The ‘Taste’ musician added: “Because of how streams is, people are listening to hip-hop more than any other time. So you should salute us, we made this bigger than it ever was. You fought for it, you set the tone, your style is just different.”
The problem that hip-hop veterans have with today’s popular songs is that you don’t necessarily have to have talent in order to have a successful career. With the right trendy look and a producer who can make a trap beat — almost anyone can be a rapper.
Additionally, many feel that the songs don’t have meaning the way that they used to. Lyricism is not as appreciated as it once was.

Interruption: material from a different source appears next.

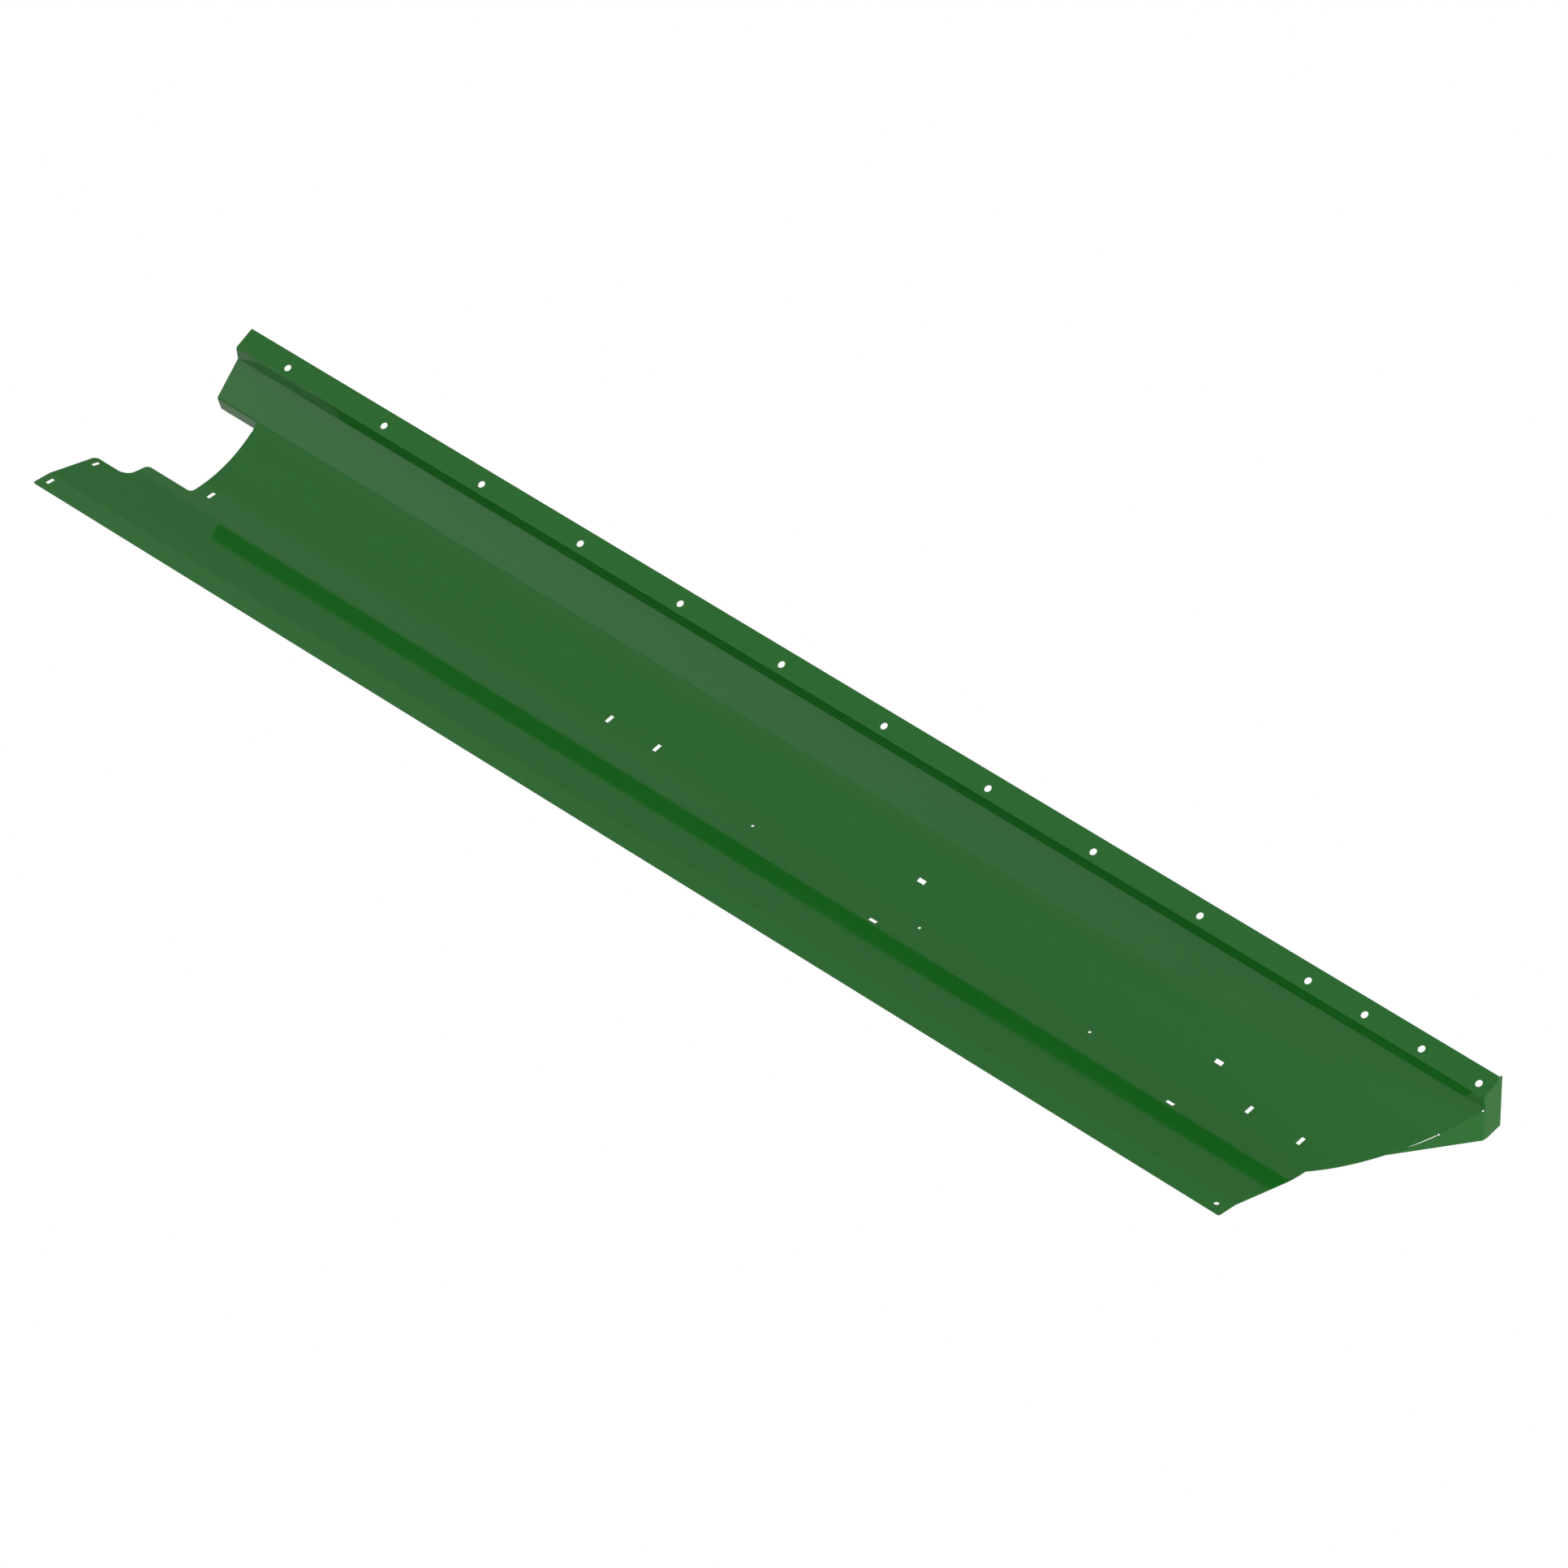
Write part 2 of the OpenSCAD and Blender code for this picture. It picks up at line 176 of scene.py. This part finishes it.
# %% [markdown]
# ## Painting the metal work
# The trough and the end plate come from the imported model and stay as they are. Their folds and the
# rolled bottom are short straight stretches, which smooth shading blends. The cut edges turn by a
# right angle and stay sharp. A weighted normal keeps the wide flat faces truly flat right up to each
# fold, so that a reflection bends only where the sheet does.

# %% Paint and smooth the sheet metal
# More than one stretch of a fold turns, and less than a cut edge
FOLD_ANGLE = math.radians(32)


def paint_sheet(piece):
    """Gloss enamel, smooth over the folds and crisp at the cut edges."""
    smooth_up_to(FOLD_ANGLE, piece.data)
    weighted = piece.modifiers.new("flat_faces_stay_flat", "WEIGHTED_NORMAL")
    weighted.keep_sharp = True
    piece.data.materials.clear()
    piece.data.materials.append(enamel)


for name in ("trough_sheet", "end_plate"):
    paint_sheet(nodes[name])
    print(f"{name}: {len(nodes[name].data.polygons)} faces, painted")

# %% [markdown]
# ## The weld beads
# The end plate is held by three short fillet welds on the hidden side: one along the wall, one up the
# step and one across the flange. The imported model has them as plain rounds. A real bead is a row of
# overlapping ripples, each one a small puddle that froze, with rounded ends, and the paint covers it.
# A plain round with a bump map would still have a smooth outline, so each bead is drawn as rings
# along its root, the line where the two sheets meet. The radius of each ring carries the ripples.

# %% Where the welds run
ALONG = Vector((1.0, 0.0, 0.0))
BACKWARD = Vector((0.0, 1.0, 0.0))
DOWN = Vector((0.0, 0.0, -1.0))
# Both ends of each root, in millimetres from the middle hole of the main bolt row
WALL_LOW, WALL_HIGH = (1296.50, -39.69, -64.41), (1326.79, -12.52, -33.70)
STEP_LOW, STEP_HIGH = (1330.27, -8.17, -22.32), (1330.27, -9.61, -11.41)
FLANGE_FRONT, FLANGE_BACK = (1330.27, -6.66, -5.49), (1330.27, 15.97, 7.31)


def root_line(*points):
    """The two ends of a weld's root as vectors in metres."""
    return [Vector(point) / 1000 for point in points]


# The runs of each piece: a root line, and the way its leg goes on the plate
WELDS = {
    "wall_weld": [(root_line(WALL_LOW, WALL_HIGH), DOWN)],
    "flange_weld": [
        (root_line(STEP_LOW, STEP_HIGH), BACKWARD),
        (root_line(FLANGE_FRONT, FLANGE_BACK), DOWN)],
}
for name, runs in WELDS.items():
    print(name, "runs", [round(1000 * (end - start).length, 1) for (start, end), _ in runs], "mm")

# %% One rippled bead
# Length of a fillet's two legs, one on each sheet
LEG = mm(3)
RING_STEP = mm(0.25)
RING_POINTS = 12
RIPPLE_PITCH = mm(1.6)
RIPPLE_DEPTH = mm(0.3)
# How far the middle of a ripple runs ahead of its ends
RIPPLE_BOW = mm(1.0)
# How far the face rises from flat, at 0, towards a full round, at 1
CROWN = 0.35
# Keeps the first and last ring from closing to a point
BLUNT_END = 0.1


def across(direction, run):
    """The part of a direction that is square to a run."""
    return (direction - direction.project(run)).normalized()


def add_bead(mesh, root, plate_side):
    """Adds the rings of one bead to a mesh: its root, then its rippled face from leg to leg."""
    length = (root[1] - root[0]).length
    run = (root[1] - root[0]) / length
    on_sheet, on_plate = across(-ALONG, run), across(plate_side, run)
    corner = on_sheet.angle(on_plate)
    rings = []
    count = round(length / RING_STEP)
    for i in range(count + 1):
        along = length * i / count
        to_end = min(min(along, length - along) / LEG + BLUNT_END, 1)
        swell = math.sqrt(1 - (1 - to_end) ** 2)
        middle = root[0] + run * along
        ring = [mesh.verts.new(middle)]
        for k in range(RING_POINTS + 1):
            turn = corner * k / RING_POINTS
            flat = LEG * math.cos(corner / 2) / math.cos(turn - corner / 2)
            bow = RIPPLE_BOW * math.sin(math.pi * k / RING_POINTS)
            puddle = abs(math.sin(math.pi * (along + bow) / RIPPLE_PITCH))
            radius = swell * (flat + CROWN * (LEG - flat) - RIPPLE_DEPTH * (1 - puddle))
            aim = (math.sin(corner - turn) * on_sheet + math.sin(turn) * on_plate) / math.sin(corner)
            ring.append(mesh.verts.new(middle + radius * aim))
        rings.append(ring)
    for near, far in zip(rings, rings[1:]):
        for k in range(len(near)):
            after = (k + 1) % len(near)
            mesh.faces.new((near[k], near[after], far[after], far[k]))
    mesh.faces.new(rings[0])
    mesh.faces.new(rings[-1])


# %% Build the beads in place of the plain rounds
# More than the surface turns from ring to ring, and less than at a leg
TOE_ANGLE = math.radians(70)


def box_of(mesh):
    """The lowest and the highest corner of a mesh."""
    axes = list(zip(*(vertex.co for vertex in mesh.vertices)))
    return Vector(map(min, axes)), Vector(map(max, axes))


for name, runs in WELDS.items():
    mesh = bmesh.new()
    for root, plate_side in runs:
        add_bead(mesh, root, plate_side)
    bmesh.ops.recalc_face_normals(mesh, faces=mesh.faces)
    data = bpy.data.meshes.new(name + "_beads")
    mesh.to_mesh(data)
    mesh.free()
    smooth_up_to(TOE_ANGLE, data)
    data.materials.append(enamel)
    beads = add_object(name + "_beads", data)
    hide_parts(name)
    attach(beads, "root")
    gap = [round(1000 * (a - b).length, 2) for a, b in zip(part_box(name), box_of(data))]
    print(f"{name}: {len(data.polygons)} faces; its box corners are within {gap} mm of the plain weld's")

# %% [markdown]
# ## The floor
# The part is shown as on its machine, held by its flange with nothing under it, so the floor is a
# plain sheet well below. A gloss film mirrors the floor in every face that looks down. The floor is
# therefore a mid grey card for the part, and plain white for the camera, as if a second lamp
# over-exposed it.

# %% Floor
FLOOR_DROP = 1.6
FLOOR_REACH = 60.0
bpy.ops.mesh.primitive_plane_add(size=2 * FLOOR_REACH, location=(0, 0, low.z - FLOOR_DROP))
floor = bpy.context.object
floor.name = "floor"
floor_card = empty_material("pale_card_floor")
tree = floor_card.node_tree
seen = add_node(tree, "ShaderNodeEmission", {"Color": WHITE, "Strength": 1.0})
felt = add_node(tree, "ShaderNodeBsdfDiffuse", {"Color": paint_card("#b9b9b9")})
ray = add_node(tree, "ShaderNodeLightPath")
floor_look = add_node(tree, "ShaderNodeMixShader", {
    0: ray.outputs["Is Camera Ray"], 1: felt.outputs[0], 2: seen.outputs[0]})
add_node(tree, "ShaderNodeOutputMaterial", {"Surface": floor_look.outputs[0]})
floor.data.materials.append(floor_card)
print("floor at", round(low.z - FLOOR_DROP, 3), "m")

# %% [markdown]
# ## The room
# Every long face of the slide runs along X, so what it mirrors depends only on the angle round X. The
# left half of the room is a soft backdrop with its brightness set by that angle, from the front of the
# slide, over the top, to its back. The right half is a large even light, which no long face mirrors:
# it gives the paint its colour.

# %% Room
# Brightness of the even light where a direction's X is 0, and how much it gains where X is 1
EVEN_MIDDLE = 1.2
EVEN_GAIN = 1.25
# X of the directions between which the even light gives way to the backdrop
BACKDROP_FROM, BACKDROP_FULL = -0.25, -0.45
# Degrees from straight up towards the back of the slide, and the brightness there
BACKDROP = [
    (-90, 0.75), (-54, 0.64), (-33, 0.57), (-16, 0.56), (3, 0.53), (15, 0.49), (27, 0.46),
    (39, 0.43), (45, 0.40), (51, 0.365), (57, 0.32), (65, 0.28), (90, 0.25)]
room = bpy.data.worlds.new("studio")
bpy.context.scene.world = room
room.use_nodes = True
sky = room.node_tree
sky.nodes.clear()
direction = add_node(sky, "ShaderNodeSeparateXYZ", {
    0: add_node(sky, "ShaderNodeTexCoord").outputs["Generated"]})
angle = add_node(sky, "ShaderNodeMath", {
    0: direction.outputs["Y"], 1: direction.outputs["Z"]}, operation="ARCTAN2")
share = add_node(sky, "ShaderNodeMapRange", {
    "Value": angle.outputs[0], "From Min": -math.pi / 2, "From Max": math.pi / 2})
backdrop = add_node(sky, "ShaderNodeValToRGB", {"Fac": share.outputs["Result"]})
stops = backdrop.color_ramp.elements
while len(stops) < len(BACKDROP):
    stops.new(0.5)
for stop, (degrees, brightness) in zip(stops, BACKDROP):
    stop.position = (degrees + 90) / 180
    stop.color = (brightness, brightness, brightness, 1.0)
even = add_node(sky, "ShaderNodeMath", {
    0: direction.outputs["X"], 1: EVEN_GAIN, 2: EVEN_MIDDLE}, operation="MULTIPLY_ADD")
side = add_node(sky, "ShaderNodeMapRange", {
    "Value": direction.outputs["X"], "From Min": BACKDROP_FROM, "From Max": BACKDROP_FULL,
}, interpolation_type="SMOOTHSTEP")
light = add_node(sky, "ShaderNodeMix", {
    "Factor": side.outputs["Result"], "A": even.outputs[0], "B": backdrop.outputs["Color"]})
lit = add_node(sky, "ShaderNodeBackground", {"Color": WHITE, "Strength": light.outputs["Result"]})
white = add_node(sky, "ShaderNodeBackground", {"Color": WHITE, "Strength": 1.0})
ray = add_node(sky, "ShaderNodeLightPath")
both = add_node(sky, "ShaderNodeMixShader", {
    0: ray.outputs["Is Camera Ray"], 1: lit.outputs["Background"], 2: white.outputs["Background"]})
add_node(sky, "ShaderNodeOutputWorld", {"Surface": both.outputs["Shader"]})
print("backdrop brightness:", BACKDROP)

# %% [markdown]
# ## Three soft lamps
# Two glowing panels add to what the long faces mirror. They are clear sheets that glow, so they have
# no dark edge. One stands in front, and gives the flat wall its sheen, which stops short of the curved
# trough and fades along the slide. The other hangs high behind the left end, and lifts the lip and the
# lowest part of the trough there. A low softbox beyond the right-hand end lights the end plate. It
# stays below the rim of the slide, so it doesn't touch the long faces.

# %% Glowing panels
# The left and right end of each, its lower and upper edge as Y and Z, and the glow at its left end
PANELS = {
    "front_panel": ((-3.5, -0.75), (-2.45, 0.3), (-2.45, 2.07), 0.52),
    "back_panel": ((-4.6, -2.1), (2.83, 2.06), (1.37, 3.22), 0.14),
}


def glowing_panel(name, ends, lower_edge, upper_edge, glow):
    """A clear panel that glows evenly up and down, and fades to nothing at its right end."""
    left, right = ends
    data = bpy.data.meshes.new(name)
    data.from_pydata([
        (left, *lower_edge), (right, *lower_edge), (right, *upper_edge), (left, *upper_edge),
    ], [], [(0, 1, 2, 3)])
    material = empty_material(name + "_glow")
    tree = material.node_tree
    place = add_node(tree, "ShaderNodeSeparateXYZ", {
        0: add_node(tree, "ShaderNodeTexCoord").outputs["Generated"]})
    fade = add_node(tree, "ShaderNodeMapRange", {
        "Value": place.outputs["X"], "To Min": glow, "To Max": 0.0})
    shine = add_node(tree, "ShaderNodeEmission", {"Strength": fade.outputs["Result"]})
    clear = add_node(tree, "ShaderNodeBsdfTransparent")
    both = add_node(tree, "ShaderNodeAddShader", {0: shine.outputs[0], 1: clear.outputs[0]})
    add_node(tree, "ShaderNodeOutputMaterial", {"Surface": both.outputs[0]})
    data.materials.append(material)
    panel = add_object(name, data)
    panel.visible_camera = False
    panel.visible_shadow = False
    panel.visible_diffuse = False
    print(f"{name}: {right - left:.2f} m long, glow {glow} at its left end")


for name, panel_sizes in PANELS.items():
    glowing_panel(name, *panel_sizes)

# %% Softbox at the end
SOFTBOX_PLACE = Vector((4.0, -2.6, low.z - 0.8))
SOFTBOX_AIM = Vector((-0.75, 0.66, 0.0))
SOFTBOX_WIDTH = 1.4
SOFTBOX_HEIGHT = 3.0
SOFTBOX_WATTS = 46.0
box_data = bpy.data.lights.new("end_softbox", "AREA")
box_data.shape = "RECTANGLE"
box_data.size = SOFTBOX_WIDTH
box_data.size_y = SOFTBOX_HEIGHT
box_data.energy = SOFTBOX_WATTS
softbox = add_object("end_softbox", box_data)
softbox.location = SOFTBOX_PLACE
softbox.rotation_euler = SOFTBOX_AIM.to_track_quat("-Z", "Y").to_euler()
softbox.visible_camera = False
print("softbox at", [round(c, 2) for c in softbox.location])

# %% [markdown]
# ## The camera
# The slide is 2.5 m long and shown almost without perspective, so the camera stands far away behind a
# long lens: 45 degrees round from the front and about 37 degrees above the horizon.

# %% Camera
AZIMUTH = math.radians(45)
ELEVATION = math.radians(37.45)
DISTANCE = 17.277
AIM = Vector((0.1412, -0.1359, -0.0591))
SENSOR_WIDTH_MM = 36.0
LENS_MM = 287.9
# Past the far side of the floor
SIGHT = 200.0
camera_data = bpy.data.cameras.new("camera")
camera_data.sensor_width = SENSOR_WIDTH_MM
camera_data.lens = LENS_MM
camera_data.clip_end = SIGHT
camera = add_object("camera", camera_data)
back = Vector((
    math.sin(AZIMUTH) * math.cos(ELEVATION),
    -math.cos(AZIMUTH) * math.cos(ELEVATION),
    math.sin(ELEVATION)))
camera.location = AIM + DISTANCE * back
camera.rotation_euler = (-back).to_track_quat("-Z", "Y").to_euler()
bpy.context.scene.camera = camera
bpy.context.scene.view_settings.view_transform = "Standard"
print("camera at", [round(c, 3) for c in camera.location])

Lupe Fiasco shared his opinion on Offset’s recent remarks via Instagram in a lengthy caption that read, in part: “The metrics of industry don’t successfully define the essence of hip-hop nor do they replace its legacy or the efforts of its pioneers who achieved great things with little to nothing in terms of materials (i.e. the internet and massive marketing budgets) and from that poverty of capital created a Culture, not a business, a legitimate Culture and were actively combatted by opposing forces from all walks of life. Streaming and selling records is only a part of the project that is hip hop. It’s a great feeling and milestone to sell a million records and be celebrated for that achievement.”
What do you think about what Offset said? Is he being cocky or does he have a point?